Raízen needs 98% creditor approval for the plan to bind all participants. The company says it has informal majority support as of early June. That is a pass but not a guarantee - holdout creditors can block the deal if the threshold isn't met.
The debt that broke the capital structure
As of June 30, 2025, Raízen carried R$63.7 billion in total debt. Fitch projected net leverage near 4.0x for fiscal 2026. S&P's December 2025 update projected leverage climbing to 4.5x by end of fiscal 2026, after peaking at 5.6x in September 2025. Annual interest obligations were running roughly R$9.3 billion at those leverage levels.
That is what triggered the crisis.

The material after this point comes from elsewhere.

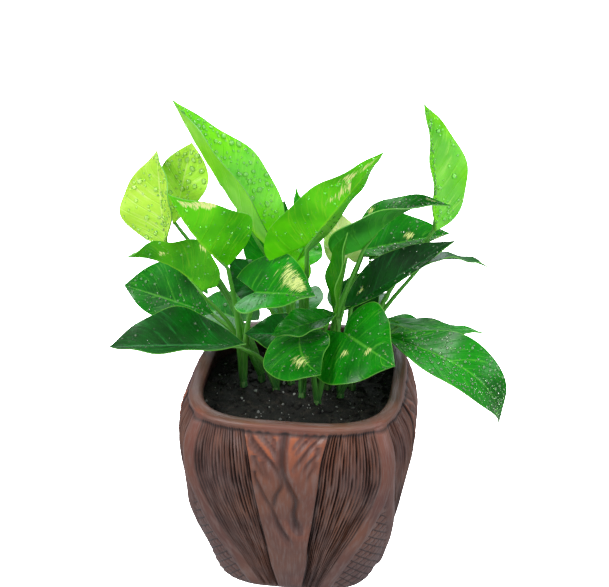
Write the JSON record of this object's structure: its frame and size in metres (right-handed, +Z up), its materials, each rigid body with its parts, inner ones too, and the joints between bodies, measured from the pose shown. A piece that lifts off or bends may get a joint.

Raízen reported a R$15.6 billion net loss in the third quarter of the 2025/26 crop year, driven by a R$11.1 billion non-cash impairment triggered by the rating downgrades. The company also posted a R$2.3 billion net loss in the prior quarter. Sugar and ethanol prices were volatile, and the capital structure - loaded with debt at rising Brazilian interest rates - became unsustainable. Fitch projected R$9.3 billion of annual interest payments at 4.5x–5.0x leverage; that kind of fixed cost leaves no room for operational misses.
The business underneath
Raízen is Brazil's largest sugar and ethanol producer and one of the country's top energy companies by revenue. The joint venture was formed in 2011 when Cosan's sugar mills merged with Shell's fuel distribution network. The company produces over 3 million cubic meters of ethanol annually, operates one of Brazil's largest mill complexes, and achieved commercial-scale second-generation ethanol production in 2024–2025 - a cleaner-burning biofuel with lower lifecycle emissions.

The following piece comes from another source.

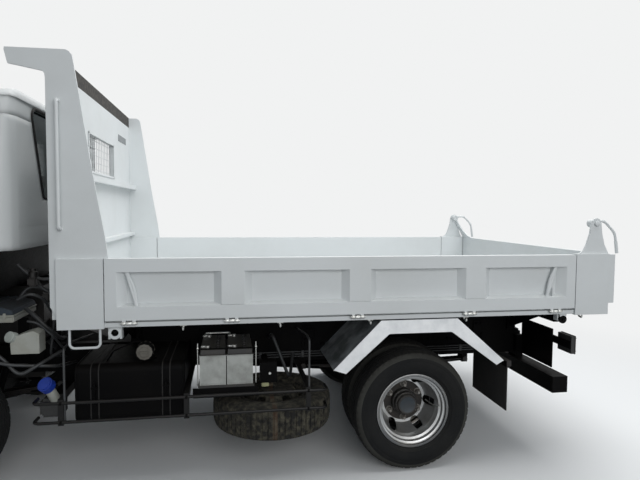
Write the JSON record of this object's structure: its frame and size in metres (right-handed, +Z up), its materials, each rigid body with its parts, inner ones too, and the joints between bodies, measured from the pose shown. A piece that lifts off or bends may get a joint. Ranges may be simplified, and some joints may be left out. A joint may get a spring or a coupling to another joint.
{
  "type": "drop-side tipper truck",
  "caption": "White cab-over tipper truck with steel drop sides, a tall headboard, top-hung tailgate, twin rear wheels and a hoist that tips the bed.",
  "frame": {"origin": "on the ground in the middle of the truck's box", "axes": "-X is the truck's front, -Y its left side, +Z up"},
  "size_m": [5.3749, 2.4, 2.477],
  "materials": {
    "white_paint": "gloss enamel, a little chalked",
    "black_paint": "satin chassis black, dusty",
    "tyre": "dusty tread rubber",
    "silver_rim": "silver wheel paint, brake dust",
    "bare_aluminium": "dull sheet",
    "rubber": "matt sheet rubber",
    "glass": "lightly tinted",
    "red_lens": "moulded lens",
    "clear_lens": "headlamp lens",
    "white_plastic": "blow-moulded polythene",
    "dark_plastic": "grained moulding",
    "seat_fabric": "woven seat cloth",
    "cast_metal": "oily casting",
    "steel": "plated rod"
  },
  "bodies": {
    "chassis": {"frame_rails": "black_paint", "crossmembers": "black_paint", "tow_jaw": "black_paint", "subframe": "black_paint", "bed_seats": "black_paint", "front_axle": "black_paint", "rear_axle": "black_paint", "leaf_springs": "black_paint", "propshaft": "black_paint", "engine": "cast_metal", "exhaust": "cast_metal", "fuel_tank": "black_paint", "batteries": "dark_plastic", "spare_wheel": "tyre", "side_guards": "black_paint", "mudguards": "bare_aluminium", "mud_flaps": "rubber", "rear_underrun": "black_paint", "tail_lamps": "red_lens", "coolant_bottle": "white_plastic", "front_bumper": "white_paint", "headlamps": "clear_lens", "cab_steps": "dark_plastic"},
    "cab": {"cab_floor": "black_paint", "cab_front": "white_paint", "cab_roof": "white_paint", "cab_shell": "white_paint", "cab_glass": "glass", "seats": "seat_fabric", "dashboard": "dark_plastic", "grille": "dark_plastic", "mirrors": "dark_plastic"},
    "left_door": {"door_left": "white_paint", "door_glass_left": "glass"},
    "right_door": {"door_right": "white_paint", "door_glass_right": "glass"},
    "left_knuckle": {"knuckle_left": "cast_metal"},
    "right_knuckle": {"knuckle_right": "cast_metal"},
    "left_front_wheel": {"front_tyre_left": "tyre", "front_wheel_left": "silver_rim"},
    "right_front_wheel": {"front_tyre_right": "tyre", "front_wheel_right": "silver_rim"},
    "left_rear_wheels": {"rear_tyres_left": "tyre", "rear_wheels_left": "silver_rim"},
    "right_rear_wheels": {"rear_tyres_right": "tyre", "rear_wheels_right": "silver_rim"},
    "bed": {"bed_floor": "white_paint", "bed_beams": "white_paint", "cross_beams": "white_paint", "front_posts": "white_paint", "headboard": "white_paint", "headboard_strip": "rubber", "rear_posts": "white_paint", "bed_rails": "white_paint"},
    "left_gate": {"gate_left": "white_paint"},
    "right_gate": {"gate_right": "white_paint"},
    "tail_gate": {"tailgate": "white_paint"},
    "hoist_cylinder": {"hoist_barrel": "black_paint"},
    "hoist_ram": {"hoist_rod": "steel"}
  },
  "joints": [
    {"name": "cab_tilt", "type": "hinge", "parent": "chassis", "child": "cab", "pos_m": [-2.593, 0, 0.7], "axis": [0, -1, 0], "range_deg": [0, 45]},
    {"name": "left_door_open", "type": "hinge", "parent": "cab", "child": "left_door", "pos_m": [-2.4075, -1.008, 1], "axis": [0, 0, -1], "range_deg": [0, 70]},
    {"name": "right_door_open", "type": "hinge", "parent": "cab", "child": "right_door", "pos_m": [-2.4075, 1.008, 1], "axis": [0, 0, 1], "range_deg": [0, 70]},
    {"name": "steer_left", "type": "hinge", "parent": "chassis", "child": "left_knuckle", "pos_m": [-1.5, -0.712, 0.38], "axis": [0, 0, 1], "range_deg": [-35, 35]},
    {"name": "steer_right", "type": "hinge", "parent": "chassis", "child": "right_knuckle", "pos_m": [-1.5, 0.712, 0.38], "axis": [0, 0, 1], "range_deg": [-35, 35]},
    {"name": "front_left_roll", "type": "hinge", "parent": "left_knuckle", "child": "left_front_wheel", "pos_m": [-1.5, -0.8325, 0.38], "axis": [0, 1, 0], "continuous": true},
    {"name": "front_right_roll", "type": "hinge", "parent": "right_knuckle", "child": "right_front_wheel", "pos_m": [-1.5, 0.8325, 0.38], "axis": [0, 1, 0], "continuous": true},
    {"name": "rear_left_roll", "type": "hinge", "parent": "chassis", "child": "left_rear_wheels", "pos_m": [1.3, -0.801, 0.38], "axis": [0, 1, 0], "continuous": true},
    {"name": "rear_right_roll", "type": "hinge", "parent": "chassis", "child": "right_rear_wheels", "pos_m": [1.3, 0.801, 0.38], "axis": [0, 1, 0], "continuous": true},
    {"name": "bed_tilt", "type": "hinge", "parent": "chassis", "child": "bed", "pos_m": [2.274, 0, 0.948], "axis": [0, 1, 0], "range_deg": [0, 50]},
    {"name": "gate_left_drop", "type": "hinge", "parent": "bed", "child": "left_gate", "pos_m": [0.913, -1.1, 1.007], "axis": [1, 0, 0], "range_deg": [0, 175]},
    {"name": "gate_right_drop", "type": "hinge", "parent": "bed", "child": "right_gate", "pos_m": [0.913, 1.1, 1.007], "axis": [-1, 0, 0], "range_deg": [0, 175]},
    {"name": "tailgate_swing", "type": "hinge", "parent": "bed", "child": "tail_gate", "pos_m": [2.482, 0, 1.564], "axis": [0, -1, 0], "range_deg": [0, 90]},
    {"name": "hoist_pivot", "type": "hinge", "parent": "chassis", "child": "hoist_cylinder", "pos_m": [-0.455, 0, 0.66], "axis": [0, -1, 0], "range_deg": [0, 26]},
    {"name": "hoist_slide", "type": "slide", "parent": "hoist_cylinder", "child": "hoist_ram", "axis": [0.9859, 0, 0.1676], "range_m": [0, 0.82]}
  ],
  "couplings": [
    {"joint": "steer_right", "follows": "steer_left", "ratio": 1},
    {"joint": "hoist_pivot", "follows": "bed_tilt", "ratio": 0.50202},
    {"joint": "hoist_slide", "follows": "bed_tilt", "m_per_rad": 0.93387}
  ]
}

The assets are real and hard to replace. Brazil's ethanol infrastructure is deeply entrenched, the sugarcane supply chain is concentrated, and Raízen's mill network spans the country's most productive growing regions. This is not a paper company with no floor.

But the business has been destroying value under the weight of its own leverage. The restructuring is the only path to survival.
The Cosan exposure
For US-based investors, the exposure runs through Cosan (NYSE: CSAN), which owns 44% of Raízen. Cosan's ADR trades at roughly $2.79, down 27.5% from the start of 2026. S&P downgraded Cosan to BB- in March, citing Raízen's debt crisis as a direct drag on its credit profile.
Cosan's Q1 2026 results showed a net loss of R$1.6 billion, partly driven by non-cash impairment charges tied to Raízen's deterioration. Cosan has been reducing its own debt - cutting expanded gross debt by R$6.5 billion and extending average maturity to 6.1 years - but the Raízen exposure remains the single largest overhang.
If the debt-to-equity swap goes through, Cosan's effective stake in Raízen shrinks. The parent company's exposure to the JV doesn't disappear; it just becomes a thinner slice of a restructured entity. That matters for anyone modeling Cosan's standalone value.
The valuation gap
Raízen's market capitalization sits at approximately R$4 billion against an enterprise value of roughly R$65 billion. The gap between market cap and enterprise value is the debt - the very debt being restructured. If the plan succeeds, the enterprise value drops materially as debt converts to equity and fresh capital is injected. But the market cap won't rise proportionally because the share count effectively expands.
The preferred stock at R$0.38 is not a cigar butt. A cigar butt trades below the asset value of an intact equity claim. Here, the equity claim itself is being redefined. Until the restructuring closes and the new capital structure is known, there is no provable per-share asset value to anchor a valuation.
What happens next
The plan requires 98% creditor approval. If it passes, Raízen emerges as a split company - bioenergy on one side, fuel distribution on the other - with a lighter debt load and new creditor-shareholders holding 45% of the reorganized equity. If it fails, the company enters judicial recovery, and the dilution gets worse.
For existing Raízen shareholders, the outcome is binary but asymmetric: either a diluted stake in a cleaner entity, or a near-total write-off. For Cosan holders, the restructuring removes the credit overhang but compresses the value of the Raízen stake.
Investment thesis
This is not a turnaround play for equity holders. It is a restructuring where creditors get equity and shareholders get diluted. The underlying assets - Brazil's largest ethanol and sugar operation - are valuable and operationally real. But the equity slice belonging to current shareholders is shrinking faster than the business can recover.
The issue is not whether Raízen's mills are worth something. The issue is whether the post-swap equity claim - however diluted - can compound from a clean balance sheet. If the restructuring closes and the reorganized entity trades at a discount to its asset base with manageable leverage, that is the moment to reassess. Until then, the gate hasn't cleared.
Rating: Avoid. The restructuring serves creditors, not shareholders. There is no entry point that offers margin of safety for RAIZ4 or CSAN until the new capital structure emerges and a post-restructuring valuation can be modeled.